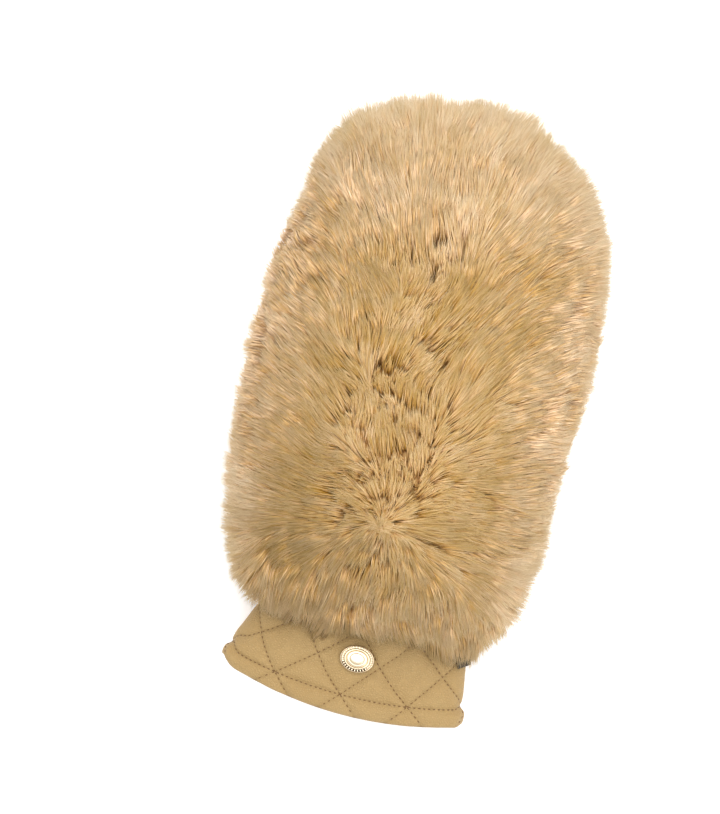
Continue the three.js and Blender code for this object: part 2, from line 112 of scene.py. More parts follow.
def add(tree, kind, inputs=None, **settings):
    """Adds one node. Each input, by name or number, takes a value, a socket, or a node's result."""
    node = tree.nodes.new(kind)
    for name, value in settings.items():
        setattr(node, name, value)
    for key, value in (inputs or {}).items():
        if isinstance(value, bpy.types.Node):
            value = next(result for result in value.outputs if result.enabled)
        if isinstance(value, bpy.types.NodeSocket):
            tree.links.new(value, node.inputs[key])
        else:
            node.inputs[key].default_value = value
    return node


def material(name):
    """A new material without nodes, and its tree."""
    made = bpy.data.materials.new(name)
    made.use_nodes = True
    made.node_tree.nodes.clear()
    return made, made.node_tree


print("cream in linear values:", np.round(colour("#F3D7A3"), 3))


# %% Floor and light
def lamp(name, size, watts, place, turn):
    """A round soft lamp: its width, power and place, and its turn in degrees."""
    data = bpy.data.lights.new(name, "AREA")
    data.shape = "DISK"
    data.size = size
    data.energy = watts
    made = bpy.data.objects.new(name, data)
    made.location = place
    made.rotation_euler = [math.radians(angle) for angle in turn]
    scene.collection.objects.link(made)


lamp("overhead_softbox", 2.4, 27, (0.1, 0.6, 1.4), (-23, 4, 0))
lamp("side_softbox", 0.9, 4, (0.9, -0.7, 1.0), (42, 42, 0))
scene.world = bpy.data.worlds.new("studio")
scene.world.use_nodes = True
bright_room = scene.world.node_tree.nodes["Background"].inputs
bright_room["Color"].default_value = (1, 1, 1, 1)
bright_room["Strength"].default_value = 0.95
scene.view_settings.view_transform = "Standard"
scene.cycles.diffuse_bounces = 8

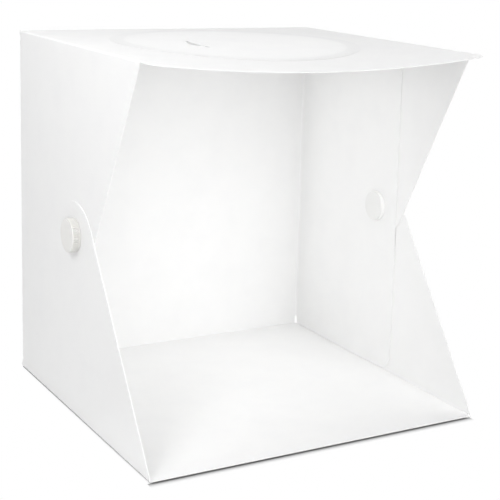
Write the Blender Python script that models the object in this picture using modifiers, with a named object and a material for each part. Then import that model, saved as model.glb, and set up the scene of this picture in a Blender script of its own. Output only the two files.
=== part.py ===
"""Fold-flat light tent: a cube of creased translucent sheet, open at the front.

The back stands on the floor's rear crease, the roof hangs forward from the back, and each side is
closed by three sheets: a wing from the back, a flap from the roof and a flap from the floor. A round
button in two magnet halves holds the three together. A cover lies over the round hatch in the roof.

Metres, +Z up, the open front faces -Y, and the origin is on the table under the tent's middle.
"""
import math

import bmesh
import bpy
from mathutils import Matrix, Vector

# The tent
WIDTH = 0.374            # across the outer faces of the two lower flaps
DEPTH = 0.364            # from the floor's front edge to the back panel's outer face
HEIGHT = 0.385           # from the table to the roof's outer face, at its sides
SHEET = 0.001            # thickness of the panels, and of the web in every crease
CLEAR = 0.0003           # gap between pieces that touch
CORNER_CUT = 0.004       # cut off the floor's rear corners, where three creases would meet

# Roof and hatch
ROOF_SETBACK = 0.006     # the roof's front edge behind the floor's
ROOF_OVERHANG = 0.028    # the roof's front edge ahead of the upper flaps' creases
ROOF_SAG = 0.011         # how far the middle of the front edge hangs down
ROOF_CORNER = 0.015      # radius of the roof's front corners
HATCH_RADIUS = 0.119     # round hole in the roof
HATCH_LAP = 0.015        # how far the cover lies over the roof around the hole
COVER = 0.0005           # thickness of the cover
HATCH_BEHIND = 0.021     # centre of the hole behind the tent's middle
SLIT_LENGTH = 0.055      # crescent thumb slit in the cover
SLIT_OPEN = 0.004
SLIT_BOW = 0.005
SLIT_LEFT = 0.0485       # from the hatch's centre to the slit's two ends
SLIT_AHEAD = 0.0065

# Side sheets
FLAP_PAST = 0.0343       # a flap's round end past the button's centre
FLAP_END_RADIUS = 0.0535
WING_AHEAD = 0.0376      # a wing's front edge ahead of the button's centre
WING_CORNER = 0.020      # radius of the wing's front corners
WING_FOOT = 0.0005       # gap under the wing, to the floor
WING_HEADROOM = 0.0035   # gap over the wing, to the roof's side
RELIEF_WIDTH = 0.0025    # cut away at the back panel's bottom corners
RELIEF_HEIGHT = 0.009

# Buttons
BUTTON_BEHIND = 0.008    # a button's centre, and the flaps' round ends, behind the tent's middle
CAP_RADIUS = 0.0175
CAP_HEIGHT = 0.0085
CAP_WALL = 0.0018
CAP_ROUNDING = 0.0008
CAP_RIM = 0.0006         # plain band between the cap's rounding and its grooves
FLANGE_LIP = 0.0005      # how far the cap's foot stands out past its side
FLANGE_HEIGHT = 0.0012
GROOVE_RADIUS = 0.0007
GROOVE_DEPTH = 0.0003
GROOVE_COUNT = 48
DISC_RADIUS = 0.017
DISC_HEIGHT = 0.005
DISC_ROUNDING = 0.0015
MAGNET_RADIUS = 0.0125
MAGNET_HEIGHT = 0.0025
MAGNET_SEAT = 0.002      # width of the shoulder that the cap's magnet sits on

# Smoothness of the round shapes
SEAM_SIDES = 16
BUTTON_SIDES = 48
HATCH_SIDES = 96
ARC_STEPS = 24
EDGE_STEPS = 3
ROOF_COLUMNS = 24
ROOF_ROWS = 12
SHARP_ANGLE = math.radians(40)
CUT_MERGE_SHARE = 0.01   # share of the sheet's thickness that still counts as one point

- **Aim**
Look above and return each line of the records exactly, from the very first through the line with "return node", both included.

- **Response for this exercise**
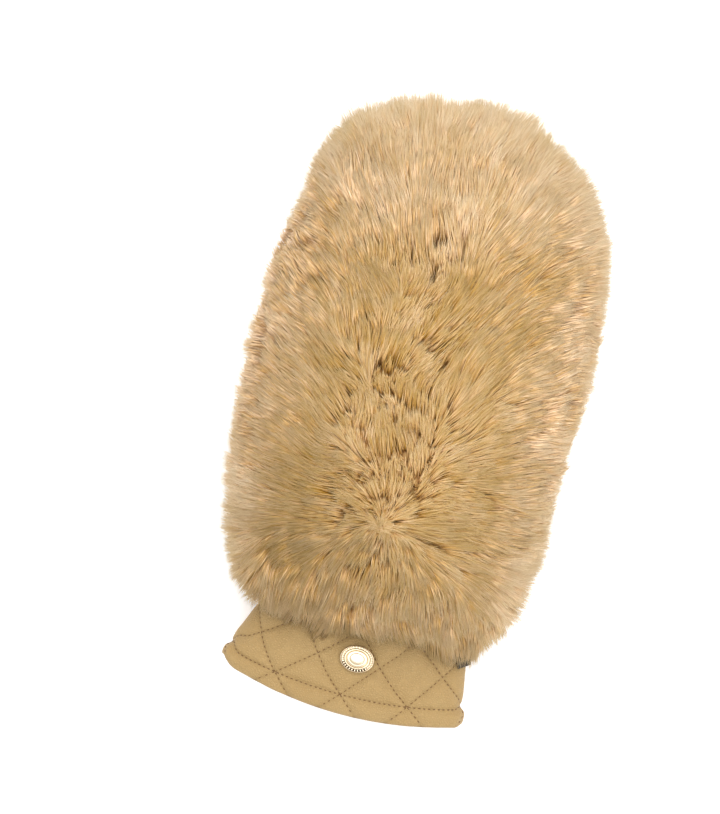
Continue the three.js and Blender code for this object: part 2, from line 112 of scene.py. More parts follow.
def add(tree, kind, inputs=None, **settings):
    """Adds one node. Each input, by name or number, takes a value, a socket, or a node's result."""
    node = tree.nodes.new(kind)
    for name, value in settings.items():
        setattr(node, name, value)
    for key, value in (inputs or {}).items():
        if isinstance(value, bpy.types.Node):
            value = next(result for result in value.outputs if result.enabled)
        if isinstance(value, bpy.types.NodeSocket):
            tree.links.new(value, node.inputs[key])
        else:
            node.inputs[key].default_value = value
    return node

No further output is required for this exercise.